### [Exercise directions]
Begin at the first line and end at the line containing "SCREW_GAP = 0.1". Extract exactly those lines.

------

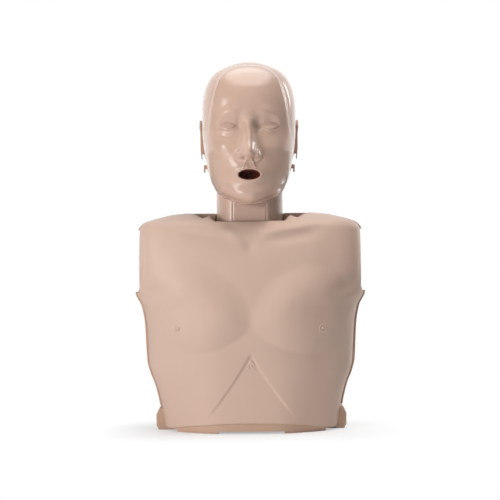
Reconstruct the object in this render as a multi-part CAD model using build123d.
from build123d import *
import math
import os

# A half-body manikin for practising chest compressions, standing on its waist.
# Millimetres. X runs across the shoulders, the face looks along -Y, and Z is up.
# The origin is on the floor, in the middle of the width and of the depth.

os.makedirs("parts", exist_ok=True)

# Overall places, front to back
BACK_Y = 100.0  # flat back that the manikin lies on
SEAM_Y = 22.0  # plane where the chest skin meets the back tray
RIM_Y = 8.0  # plane where the face shell meets the head frame

# Walls and fits
SKIN_WALL = 2.5
TRAY_WALL = 3.0
CAP_WALL = 3.0
HEAD_WALL = 3.0
NECK_WALL = 3.0
# Places across a section, as parts of its half width; closest at the middle and the edge
SPREAD = [0, 0.04, 0.08, 0.12, 0.17, 0.23, 0.3, 0.38, 0.47, 0.56, 0.65, 0.74, 0.82, 0.89,
          0.94, 0.975, 0.994, 1.0]

FIT_GAP = 0.4  # between pieces that sit in or beside each other
STOP_GAP = 0.3  # left at the ends of a travel
RUNNING_GAP = 0.06  # radial, sliding pieces
SCREW_GAP = 0.1  # radial, round the shank of a screw

# Torso: pairs of height and half width, and of height and depth ahead of the seam
TORSO_OUTLINE = [
    (0, 146), (46, 152.6), (76, 160), (95, 167.5), (115, 172.4), (145, 174.1),
    (175, 175.7), (204, 180.7), (227.5, 190.9), (260, 189.5), (331, 185.5),
    (341.8, 177.4), (347, 165), (351.4, 148.5), (355.2, 132), (358, 112),
]
TORSO_FRONT = [
    (0, 82), (50, 86), (111, 93), (165, 97), (220, 97), (270, 93), (310, 84),
    (335, 74), (344, 66), (350, 55), (355, 40), (358, 24),
]
SKIN_LEVELS = [0, 12, 26, 40, 54, 68, 82, 96, 110, 124, 138, 152, 166, 180, 194, 207,
               218, 227.5, 238, 250, 264, 278, 292, 305, 317, 328, 337, 344, 349, 353,
               356, 358]
# share of the depth at a share of the half width: the ribs are a wedge, the shoulders square
RIB_PLAN = [(0, 1), (0.15, 0.997), (0.3, 0.98), (0.42, 0.935), (0.54, 0.85), (0.66, 0.735),
            (0.78, 0.605), (0.88, 0.47), (0.95, 0.32), (0.985, 0.17), (1, 0)]
SHOULDER_FULLNESS = 0.58  # 1 is an ellipse in plan, less is squarer
ARM_CUT_X = 182.0  # flat end of the upper arm
ARM_CUT_BOTTOM = 229.0
ARM_CUT_TOP = 331.0
LIP = 3.0  # the lip stands this far out of the chest
LIP_THICK = 3.0
LIP_WIDTH = 16.0
LIP_BOTTOM = 40.0
HEM_EDGE = [(-1, 17), (40, 16), (80, 13), (115, 8), (140, 5), (200, 5)]
NECK_CUT_EDGE = [
    (57, 344), (59, 346), (64, 351.5), (69, 354), (73, 351), (77, 349.5), (81, 351),
    (86, 354), (95, 357), (104, 361),
]
NIPPLE_X, NIPPLE_Z = 116.7, 169.8
PEC_Z = 183.0
NIPPLE_R, NIPPLE_NUB = 6.5, 2.6

# Studs along the lip
STUD_LEVELS = [62, 128, 190, 345]
STUD_INSET = 10.5
STUD_R, STUD_HEAD_R, STUD_HEAD = 2.0, 4.0, 2.2
STUD_GAP = 0.1

# Back tray
TRAY_INSET = 3.0  # the tray hides this far inside the lip
TRAY_DEPTH = [(0, 84), (300, 84), (340, 76), (358, 60)]
TRAY_FULLNESS = 0.35
TRAY_RIM = 14.0
YOKE_HALF, YOKE_TOP, YOKE_REAR_Y = 96.0, 357.0, 78.0
RIB_X = (60.0, 86.0)
RIB_FRONT_Y, RIB_TOP = 78.0, 250.0

# Waist
FLOOR_GAP = 4.0  # the underside of the tray over the floor
BAND_TOP = 38.0
WAIST_SCREW_X = (36.0, 100.0)
WAIST_SCREW_Z = 13.0
HEEL_INNER = 126.0
HEEL_FRONT_Y, HEEL_BACK_Y = 13.0, 85.0
HEEL_TOP = 36.0
HEEL_EDGE = [(154, 0), (157.8, 7), (157.8, 25), (153, HEEL_TOP)]
HEEL_ROUND = 2.5
PAD_INNER, PAD_OUTER = 54.0, 121.5
PAD_FRONT_Y, PAD_REAR_Y = -60.0, -2.0
PAD_RECESS, PAD_EDGE = 1.5, 0.6

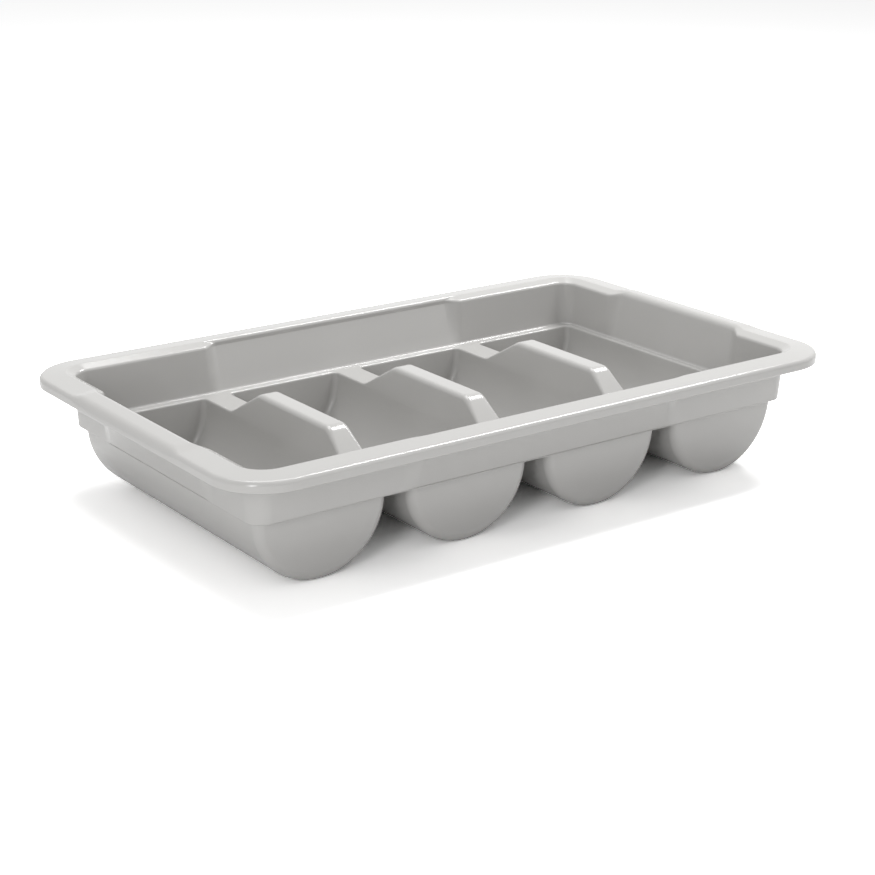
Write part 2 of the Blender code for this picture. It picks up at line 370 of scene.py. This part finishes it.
@dataclass
class RimAndWall:
    """Rim, skirt, leaning wall and the ledge's fillet, on both skins."""

    sizes: TraySizes = field(default_factory=TraySizes)
    steps: Fineness = field(default_factory=Fineness)

    def stations(self, half_zone: float) -> list[tuple[float, float]]:
        """Places along one wall that need a point, with each one's share in the middle zone.

        Args:
            half_zone: half the length of the wall's middle zone.

        Returns:
            Place and share, from the low end of the wall to its high end.
        """
        places = []
        blend = self.sizes.blend_length
        for centre in (-half_zone, half_zone):
            for step in range(self.steps.blend + 1):
                place = centre + blend * (step / self.steps.blend - 0.5)
                places.append((place, smooth_step((half_zone - abs(place)) / blend + 0.5)))
        return places

    def ring(
        self,
        insets: SectionPoint,
        height: float,
        corner: float,
        long_shift: SectionPoint = (0.0, 0.0),
        end_shift: SectionPoint = (0.0, 0.0),
    ) -> list[Point]:
        """One closed ring round the tray, its first point repeated at the end.

        Args:
            insets: distances inwards from the rim's outer edge, in X and in Y.
            height: the ring's height.
            corner: the ring's corner radius.
            long_shift: distance outwards and up, in the middle of the long walls.
            end_shift: the same, in the middle of the short ends.

        Returns:
            The ring's points.
        """
        half_x = self.sizes.length / 2 - insets[0]
        half_y = self.sizes.width / 2 - insets[1]
        points: list[Point] = []
        for quarter in range(4):
            on_end = quarter % 2 == 0
            half_zone = self.sizes.grip_half_width if on_end else self.sizes.panel_half_length
            out, lift = end_shift if on_end else long_shift
            sign = 1 if quarter < 2 else -1
            for place, share in self.stations(half_zone):
                level = height + lift * share
                if on_end:
                    points.append((sign * (half_x + out * share), sign * place, level))
                else:
                    points.append((-sign * place, sign * (half_y + out * share), level))
            centre_x = (half_x - corner) * (1 if quarter in (0, 3) else -1)
            centre_y = (half_y - corner) * (1 if quarter in (0, 1) else -1)
            for step in range(self.steps.corner + 1):
                angle = math.pi / 2 * (quarter + step / self.steps.corner)
                points.append(
                    (centre_x + corner * math.cos(angle), centre_y + corner * math.sin(angle), height)
                )
        return points + points[:1]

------

### [Answer for this exercise]
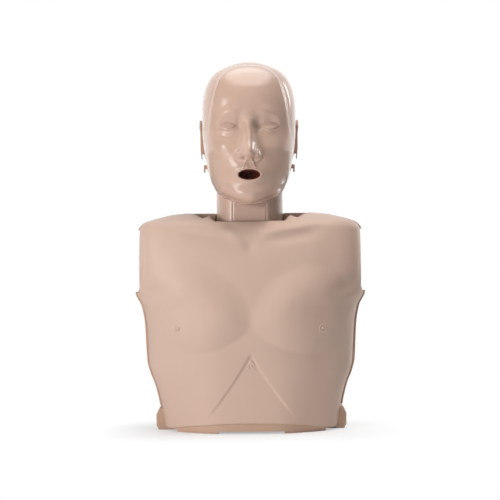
Reconstruct the object in this render as a multi-part CAD model using build123d.
from build123d import *
import math
import os

# A half-body manikin for practising chest compressions, standing on its waist.
# Millimetres. X runs across the shoulders, the face looks along -Y, and Z is up.
# The origin is on the floor, in the middle of the width and of the depth.

os.makedirs("parts", exist_ok=True)

# Overall places, front to back
BACK_Y = 100.0  # flat back that the manikin lies on
SEAM_Y = 22.0  # plane where the chest skin meets the back tray
RIM_Y = 8.0  # plane where the face shell meets the head frame

# Walls and fits
SKIN_WALL = 2.5
TRAY_WALL = 3.0
CAP_WALL = 3.0
HEAD_WALL = 3.0
NECK_WALL = 3.0
# Places across a section, as parts of its half width; closest at the middle and the edge
SPREAD = [0, 0.04, 0.08, 0.12, 0.17, 0.23, 0.3, 0.38, 0.47, 0.56, 0.65, 0.74, 0.82, 0.89,
          0.94, 0.975, 0.994, 1.0]

FIT_GAP = 0.4  # between pieces that sit in or beside each other
STOP_GAP = 0.3  # left at the ends of a travel
RUNNING_GAP = 0.06  # radial, sliding pieces
SCREW_GAP = 0.1  # radial, round the shank of a screw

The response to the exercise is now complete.